Given information -
--------
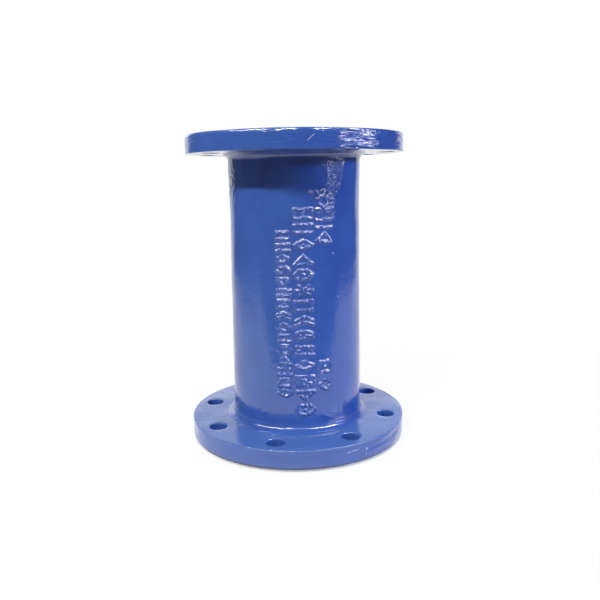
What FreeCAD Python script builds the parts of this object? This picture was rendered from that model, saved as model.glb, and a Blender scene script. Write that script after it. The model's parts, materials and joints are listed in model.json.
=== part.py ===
"""Double-flanged pipe spool: one iron casting that stands on its lower flange.

Frame: millimetres, +Z up along the bore, origin at the centre of the lower mating face. One end is modelled from
the mating face to the middle of the barrel, with its flange, hub round and bolt holes, and the whole of it is then
mirrored, as the two ends are alike. The bolt holes straddle the X and Y axes.
"""

import FreeCAD, Part
import math
import os
import Sketcher

NODE = "spool_casting"

# Driving dimensions
SIZES = {
    "face_to_face": 400.0,
    "pipe_diameter": 170.0,
    "wall_thickness": 7.8,
    "bolt_circle_offset": 35.0,
    "bolt_hole_diameter": 23.0,
    "bolt_hole_count": 8,
    "bolt_edge_distance": 22.5,
    "rim_thickness": 24.0,
    "face_height": 3.0,
    "face_bolt_clearance": 3.0,
    "hub_round": 14.0,
    "rim_bevel": 2.0,
    "bore_bevel": 1.5,
}

# Lengths that follow from them: radii from the axis and heights above the lower mating face
BOLT_CIRCLE_RADIUS = "sizes.pipe_diameter / 2 + sizes.bolt_circle_offset"
SECTION = {
    "bore_radius": "sizes.pipe_diameter / 2 - sizes.wall_thickness",
    "barrel_radius": "sizes.pipe_diameter / 2",
    "face_radius": BOLT_CIRCLE_RADIUS + " - sizes.bolt_hole_diameter / 2 - sizes.face_bolt_clearance",
    "flange_radius": BOLT_CIRCLE_RADIUS + " + sizes.bolt_edge_distance",
    "face_step": "sizes.face_height",
    "flange_back": "sizes.face_height + sizes.rim_thickness",
    "half_length": "sizes.face_to_face / 2",
}
BOLT_HOLE = {
    "bolt_circle_radius": BOLT_CIRCLE_RADIUS,
    "bolt_hole_diameter": "sizes.bolt_hole_diameter",
    "straddle_angle": "180 deg / sizes.bolt_hole_count",
}

# Part of a cut's expected volume that it may be out by
VOLUME_TOLERANCE = 0.001


def make_sheet(doc):
    """The spreadsheet of driving dimensions, one aliased row each."""
    sheet = doc.addObject("Spreadsheet::Sheet", "sizes")
    for row, (alias, value) in enumerate(SIZES.items(), start=1):
        sheet.set(f"A{row}", alias.replace("_", " "))
        sheet.set(f"B{row}", str(value))
        sheet.setAlias(f"B{row}", alias)
    doc.recompute()
    return sheet


def evaluate(sheet, formulas):
    """Each formula's value, as a plain number in millimetres or degrees."""
    values = {}
    for name, formula in formulas.items():
        value = sheet.evalExpression(formula)
        values[name] = float(getattr(value, "Value", value))
    return values


def new_sketch(body, name, plane_role):
    """A sketch flat on one of the body's own origin planes."""
    plane = next(item for item in body.Origin.OriginFeatures if item.Role == plane_role)
    sketch = body.newObject("Sketcher::SketchObject", name)
    sketch.AttachmentSupport = (plane, "")
    sketch.MapMode = "FlatFace"
    return sketch


def bind(sketch, name, formula, constraint):
    """Add a named dimension that follows the formula."""
    index = sketch.addConstraint(constraint)
    sketch.renameConstraint(index, name)
    sketch.setExpression("Constraints." + name, formula)


def draw_section(body, at):
    """Half of the wall's section, on the X-Z plane, from the mating face up to the middle of the barrel."""
    sketch = new_sketch(body, "end_section", "XZ_Plane")
    corners = [
        (at["bore_radius"], 0.0),
        (at["face_radius"], 0.0),
        (at["face_radius"], at["face_step"]),
        (at["flange_radius"], at["face_step"]),
        (at["flange_radius"], at["flange_back"]),
        (at["barrel_radius"], at["flange_back"]),
        (at["barrel_radius"], at["half_length"]),
        (at["bore_radius"], at["half_length"]),
    ]
    points = [FreeCAD.Vector(x, y, 0) for x, y in corners]
    count = len(points)
    for i in range(count):
        sketch.addGeometry(Part.LineSegment(points[i], points[(i + 1) % count]), False)
    for i in range(count):
        sketch.addConstraint(Sketcher.Constraint("Coincident", i, 2, (i + 1) % count, 1))
        direction = "Horizontal" if i % 2 == 0 else "Vertical"
        sketch.addConstraint(Sketcher.Constraint(direction, i))
    origin = (-1, 1)
    sketch.addConstraint(Sketcher.Constraint("PointOnObject", 0, 1, -1))
    # Start points of the lines that carry each radius and each height
    for name, line in (("bore_radius", 0), ("face_radius", 1), ("flange_radius", 3), ("barrel_radius", 5)):
        bind(sketch, name, SECTION[name], Sketcher.Constraint("DistanceX", *origin, line, 1, at[name]))
    for name, line in (("face_step", 2), ("flange_back", 4), ("half_length", 6)):
        bind(sketch, name, SECTION[name], Sketcher.Constraint("DistanceY", *origin, line, 1, at[name]))
    return sketch


def draw_bolt_hole(body, at):
    """One bolt hole's circle on the X-Y plane, half a pitch round from the X axis, on a construction line."""
    sketch = new_sketch(body, "bolt_hole_outline", "XY_Plane")
    out = FreeCAD.Rotation(FreeCAD.Vector(0, 0, 1), at["straddle_angle"]).multVec(FreeCAD.Vector(1, 0, 0))
    centre = out * at["bolt_circle_radius"]
    ray = sketch.addGeometry(Part.LineSegment(FreeCAD.Vector(0, 0, 0), centre), True)
    circle = sketch.addGeometry(
        Part.Circle(centre, FreeCAD.Vector(0, 0, 1), at["bolt_hole_diameter"] / 2), False)
    sketch.addConstraint(Sketcher.Constraint("Coincident", ray, 1, -1, 1))
    sketch.addConstraint(Sketcher.Constraint("Coincident", ray, 2, circle, 3))
    angle = FreeCAD.Units.Quantity(at["straddle_angle"], FreeCAD.Units.Angle)
    bind(sketch, "straddle_angle", BOLT_HOLE["straddle_angle"],
         Sketcher.Constraint("Angle", -1, 1, ray, 1, angle))
    bind(sketch, "bolt_circle_radius", BOLT_HOLE["bolt_circle_radius"],
         Sketcher.Constraint("Distance", ray, at["bolt_circle_radius"]))
    bind(sketch, "bolt_hole_diameter", BOLT_HOLE["bolt_hole_diameter"],
         Sketcher.Constraint("Diameter", circle, at["bolt_hole_diameter"]))
    return sketch


def circle_edges(feature, radius, height):
    """Names of the feature's round edges that have this radius and lie level at this height."""
    names = []
    for number, edge in enumerate(feature.Shape.Edges, start=1):
        curve = edge.Curve
        if not isinstance(curve, Part.Circle):
            continue
        level = abs(abs(curve.Axis.z) - 1.0) < 1e-6 and abs(curve.Center.z - height) < 1e-4
        if level and abs(curve.Radius - radius) < 1e-4:
            names.append(f"Edge{number}")
    if not names:
        raise RuntimeError(f"no edge of radius {radius} at height {height}")
    return names


def finish_edges(body, kind, base, edges, size):
    """A Fillet or Chamfer of the named size on the base's edges."""
    feature = body.newObject("PartDesign::" + kind, size + "_edges")
    feature.Base = (base, edges)
    feature.setExpression("Radius" if kind == "Fillet" else "Size", "sizes." + size)
    body.Document.recompute()
    return feature


def check_cut(before, after, expected, what):
    """Stop when a cut hasn't taken the volume that it should."""
    removed = before.Shape.Volume - after.Shape.Volume
    if abs(removed - expected) > VOLUME_TOLERANCE * expected:
        raise RuntimeError(f"{what} removed {removed:.0f} mm3 where {expected:.0f} mm3 was expected")


def make_end(body, at):
    """One end turned from its section, with its hub rounded and the edges of its rim and bore bevelled."""
    turned = body.newObject("PartDesign::Revolution", "turned_end")
    section = draw_section(body, at)
    turned.Profile = section
    turned.ReferenceAxis = (section, ["V_Axis"])
    turned.Angle = 360
    body.Document.recompute()
    section.Visibility = False

    hub_edge = circle_edges(turned, at["barrel_radius"], at["flange_back"])
    end = finish_edges(body, "Fillet", turned, hub_edge, "hub_round")
    rim_edges = circle_edges(end, at["flange_radius"], at["flange_back"])
    rim_edges += circle_edges(end, at["flange_radius"], at["face_step"])
    end = finish_edges(body, "Chamfer", end, rim_edges, "rim_bevel")
    bore_edge = circle_edges(end, at["bore_radius"], 0.0)
    return finish_edges(body, "Chamfer", end, bore_edge, "bore_bevel")


def drill_flange(body, end, at, sheet):
    """The ring of bolt holes through one flange."""
    hole = body.newObject("PartDesign::Pocket", "bolt_hole")
    hole.Profile = draw_bolt_hole(body, at)
    hole.Type = "ThroughAll"
    hole.Reversed = True
    body.Document.recompute()
    hole_volume = math.pi * (at["bolt_hole_diameter"] / 2) ** 2 * sheet.rim_thickness
    check_cut(end, hole, hole_volume, "the first bolt hole")

    ring = body.newObject("PartDesign::PolarPattern", "bolt_hole_ring")
    ring.Originals = [hole]
    ring.Axis = (hole.Profile[0], ["N_Axis"])
    ring.Angle = 360
    ring.setExpression("Occurrences", "sizes.bolt_hole_count")
    body.Tip = ring
    body.Document.recompute()
    check_cut(end, ring, hole_volume * sheet.bolt_hole_count, "the ring of bolt holes")
    return ring


def mirror_end(body, end):
    """The other end: all of the first one, mirrored about the level plane half way up."""
    base_plane = next(item for item in body.Origin.OriginFeatures if item.Role == "XY_Plane")
    middle = body.newObject("PartDesign::Plane", "middle_plane")
    middle.AttachmentSupport = (base_plane, "")
    middle.MapMode = "FlatFace"
    middle.setExpression(".AttachmentOffset.Base.z", SECTION["half_length"])
    body.Document.recompute()

    both = body.newObject("PartDesign::Mirrored", "both_ends")
    both.TransformMode = "Whole shape"
    both.MirrorPlane = (middle, [""])
    body.Tip = both
    body.Document.recompute()
    if abs(both.Shape.Volume - 2 * end.Shape.Volume) > VOLUME_TOLERANCE * end.Shape.Volume:
        raise RuntimeError("the mirrored end doesn't double the casting")
    return both


def make_casting(doc, sheet):
    """The whole casting as one body."""
    at = evaluate(sheet, {**SECTION, **BOLT_HOLE})
    body = doc.addObject("PartDesign::Body", NODE)
    body.Label = NODE
    end = make_end(body, at)
    end = drill_flange(body, end, at, sheet)
    mirror_end(body, end)
    body.Placement = FreeCAD.Placement()
    return body


def check(doc, bodies):
    """Every object computed, and each body one valid solid."""
    for item in doc.Objects:
        if "Invalid" in item.State or "Error" in item.State:
            raise RuntimeError(f"{item.Name} failed: {item.State}")
    for body in bodies:
        shape = body.Shape
        if shape.isNull() or not shape.isValid() or len(shape.Solids) != 1:
            raise RuntimeError(f"{body.Label} isn't one valid solid")


def main():
    doc = FreeCAD.newDocument("pipe_spool")
    sheet = make_sheet(doc)
    bodies = [make_casting(doc, sheet)]
    doc.recompute()
    check(doc, bodies)
    os.makedirs("parts", exist_ok=True)
    for body in bodies:
        body.Shape.exportStep(f"parts/{body.Label}.step")
        box = body.Shape.optimalBoundingBox()
        print(f"{body.Label}: {box.XLength:.1f} x {box.YLength:.1f} x {box.ZLength:.1f} mm, "
              f"{body.Shape.Volume / 1e6:.3f} litres of iron, {len(body.Shape.Faces)} faces")


main()
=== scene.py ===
"""Looks of the double-flanged pipe spool: its cast skin under a glossy blue epoxy coat, on a white stage.

Laid out as an add-on. Sizes and colours are properties, the casting and the stage are operators, and a
panel in the sidebar lists them. Lengths are in metres, in the frame of the CAD model: +Z up the bore, the
floor at z = 0, and the foundry marks on the -Y side.
"""

import json
import math

import bpy
import numpy as np
from bpy.props import FloatProperty, FloatVectorProperty, PointerProperty
from mathutils import Matrix, Vector


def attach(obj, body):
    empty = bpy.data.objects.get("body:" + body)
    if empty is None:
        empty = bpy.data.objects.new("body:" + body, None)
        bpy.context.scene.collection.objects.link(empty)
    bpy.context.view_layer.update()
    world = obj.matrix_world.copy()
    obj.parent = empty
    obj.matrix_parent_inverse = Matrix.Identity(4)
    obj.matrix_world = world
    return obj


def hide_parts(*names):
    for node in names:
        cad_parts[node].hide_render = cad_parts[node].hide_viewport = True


bl_info = {
    "name": "Flanged Pipe Spool",
    "version": (1, 0, 0),
    "blender": (4, 5, 0),
    "location": "View3D > Sidebar > Pipe Spool",
    "description": "Cast skin, foundry marks, epoxy coat and stage of a double-flanged pipe spool",
    "category": "Object",
}

NODE = "spool_casting"
BODY = "root"
PIECE = "spool_cast_skin"
MM = 0.001

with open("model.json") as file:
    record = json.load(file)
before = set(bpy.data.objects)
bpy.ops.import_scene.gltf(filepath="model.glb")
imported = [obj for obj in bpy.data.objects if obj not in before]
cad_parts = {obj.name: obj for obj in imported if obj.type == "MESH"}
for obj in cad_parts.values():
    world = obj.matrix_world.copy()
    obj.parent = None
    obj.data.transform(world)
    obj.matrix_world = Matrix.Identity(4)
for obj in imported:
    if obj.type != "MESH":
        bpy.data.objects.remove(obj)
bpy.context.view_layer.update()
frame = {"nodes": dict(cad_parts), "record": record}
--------
What is expected -
Going down the listing above, begin printing at the line with "box = body.Shape.optimalBoundingBox()" and finish with the line with "a white stage.", exactly as they appear.

Task answer -
        box = body.Shape.optimalBoundingBox()
        print(f"{body.Label}: {box.XLength:.1f} x {box.YLength:.1f} x {box.ZLength:.1f} mm, "
              f"{body.Shape.Volume / 1e6:.3f} litres of iron, {len(body.Shape.Faces)} faces")


main()
=== scene.py ===
"""Looks of the double-flanged pipe spool: its cast skin under a glossy blue epoxy coat, on a white stage.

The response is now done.